Увы, великий князь прав. Сопротивлялись военным поселениям и порочили их вельможи из личной зависти к фавориту. Генералы, в том числе и знаменитый Барклай-де-Толли, возражали против военных поселений с чисто военной точки зрения, так как не видели и не понимали их гражданского значения. С военной точки зрения в военных поселениях действительно были и плюсы, и минусы, и сам Аракчеев первоначально, пока царь не растолковал ему внутренний смысл своего плана, был, как мы помним, против них. Большинство помещиков ненавидели военные поселения, поскольку они были живым упреком их бесхозяйственности, корыстности и жестокости, и всячески поносили и сами эти поселения, и Аракчеева как их главного устроителя.

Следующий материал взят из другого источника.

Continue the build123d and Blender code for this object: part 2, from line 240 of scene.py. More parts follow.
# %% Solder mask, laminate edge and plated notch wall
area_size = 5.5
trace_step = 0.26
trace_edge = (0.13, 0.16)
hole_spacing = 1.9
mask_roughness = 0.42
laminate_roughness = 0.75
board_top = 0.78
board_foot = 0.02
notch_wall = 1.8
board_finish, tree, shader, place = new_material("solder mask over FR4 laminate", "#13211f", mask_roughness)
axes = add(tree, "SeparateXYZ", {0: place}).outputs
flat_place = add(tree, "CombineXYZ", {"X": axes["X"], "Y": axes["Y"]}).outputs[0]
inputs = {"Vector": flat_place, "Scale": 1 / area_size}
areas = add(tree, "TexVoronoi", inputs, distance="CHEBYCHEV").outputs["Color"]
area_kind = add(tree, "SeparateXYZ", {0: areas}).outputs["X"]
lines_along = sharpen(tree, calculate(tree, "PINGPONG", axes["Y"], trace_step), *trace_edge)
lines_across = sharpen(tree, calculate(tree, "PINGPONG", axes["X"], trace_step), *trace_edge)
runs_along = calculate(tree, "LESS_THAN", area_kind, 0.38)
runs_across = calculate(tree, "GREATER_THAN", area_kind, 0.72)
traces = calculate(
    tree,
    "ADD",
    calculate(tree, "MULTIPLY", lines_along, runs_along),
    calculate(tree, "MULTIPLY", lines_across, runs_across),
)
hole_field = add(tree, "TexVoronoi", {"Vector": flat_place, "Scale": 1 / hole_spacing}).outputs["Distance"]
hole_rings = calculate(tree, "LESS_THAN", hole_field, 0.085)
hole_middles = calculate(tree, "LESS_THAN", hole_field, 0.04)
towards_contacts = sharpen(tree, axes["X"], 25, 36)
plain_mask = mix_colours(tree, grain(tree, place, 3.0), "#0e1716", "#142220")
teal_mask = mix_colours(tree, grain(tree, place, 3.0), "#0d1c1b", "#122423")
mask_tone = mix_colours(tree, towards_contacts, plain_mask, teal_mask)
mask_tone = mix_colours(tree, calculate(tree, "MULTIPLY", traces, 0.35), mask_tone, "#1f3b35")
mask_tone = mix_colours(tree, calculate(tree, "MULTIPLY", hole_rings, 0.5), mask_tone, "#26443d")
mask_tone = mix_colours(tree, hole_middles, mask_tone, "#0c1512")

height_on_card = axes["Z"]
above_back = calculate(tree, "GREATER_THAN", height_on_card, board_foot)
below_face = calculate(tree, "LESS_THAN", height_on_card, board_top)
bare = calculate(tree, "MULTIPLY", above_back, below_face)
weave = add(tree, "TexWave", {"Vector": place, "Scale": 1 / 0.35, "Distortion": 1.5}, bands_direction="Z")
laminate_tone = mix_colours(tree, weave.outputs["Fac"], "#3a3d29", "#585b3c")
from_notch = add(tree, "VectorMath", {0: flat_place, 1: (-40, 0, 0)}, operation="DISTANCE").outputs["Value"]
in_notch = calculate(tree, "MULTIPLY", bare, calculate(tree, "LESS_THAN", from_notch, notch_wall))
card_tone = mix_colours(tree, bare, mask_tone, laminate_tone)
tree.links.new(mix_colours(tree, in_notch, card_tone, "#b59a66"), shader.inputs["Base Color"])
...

Но если неприязнь к военным поселениям завистливых царедворцев, старых генералов и помещиков-крепостников была достаточно ожидаема, то отвержение этой идеи образованными и молодыми русскими дворянами, осуждавшими крепостное право и молившимися на конституцию, явно было неожиданно для Александра. А между тем такая негативная реакция свободомыслящей образованной русской молодежи была всеобщей. Мы помним эпиграммы Пушкина на «чугуевского Нерона» и «притеснителя всей России» или Баратынского, в которой Аракчеев приравнивается к самому «владыке преисподней». Поколение Пушкина не скупилось в последнее семилетие правления Александра на подобные комплименты. Для увлеченных идеями «свободы, равенства и братства» будущих декабристов военные поселения были ненавистны как творение абсолютистской царской власти, той самой власти, единственным добрым делом которой могло бы быть, по их мнению, дарование конституции и передача государственной власти народу. Александр и сам думал так в юности и не скрывал своих взглядов. Его речь в Польском Сейме облетела всю Россию. От него адоранты свободы ждали самоупразднения. И вдруг вместо народоправства — военные поселения с жестокой дисциплиной. Не зная внутренних мотивов действий царя, политические либералы объясняли его отход от либеральных идей мистицизмом, а ответственность за авторитарное правление возлагали на «временщика» Аракчеева, которому-де погрузившийся в религиозные бредни «кочующий деспот» препоручил государственную власть, как «помещик, наскучив сам, передает власть строгому управляющему» (Ф. Вигель).
Однако политический либерализм, распространявшийся в России после наполеоновских войн, в Европе все более деградировал к этому времени в уличную философию. Интеллектуалы, наиболее глубокие умы захвачены были в эпоху Реставрации романтическими идеями. Националистический романтизм — дитя светского национализма Французской революции и религиозной реакции на революционное богоборчество — причудливо соединил черты обоих родителей. Романтики любили говорить о «душе народа», рассматривать этнос как коллективную личность и считать веру не столько индивидуальным путем к Богу, сколько формой бытования коллективной народной души. При этом именно простой народ, не развращенный скепсисом Просвещения, полагали они сохранившим в чистоте «народную психею», которая когда-то, в Средние века, была свойственна нации в целом, но потом утрачена. Отсюда повсеместный в Европе огромный интерес к народному быту, этнографии и фольклору, средневековому эпосу и литературе, живописи и архитектуре.
Слушатели Шеллинга и Гегеля, читатели Шатобриана и Баадера, молодые русские дворяне-романтики не принимали военных поселений потому, что крестьян принуждали в них к совершенствованию силой. Как и повсюду в Европе, русские романтики были уверены, и в этой уверенности прошло все последнее столетие старой России, что русский народ сохранил некую духовность, внутреннюю правду, утраченную высшими сословиями, и потому в простонародности — залог возрождения здоровой национальной и государственной жизни. Тех, кто разделял этот принцип, характерный в отношении своего собственного народа для всех европейских романтиков XIX века (эсеры в этом смысле были последними романтиками, в отличие от большевиков, воспринявших новую европейскую идеологию классовой войны и «партии гегемона»), возмущало отношение Аракчеева и Александра к русскому народу не как к объекту подражания и источнику вдохновения, а как к больному, которого надо лечить, часто весьма жестокими методами принуждая к принятию горьких снадобий, подвигавших его к тому же, как несколько позже писал Иван Киреевский, «к неметчине», к чужому и чуждому духу инославной Европы.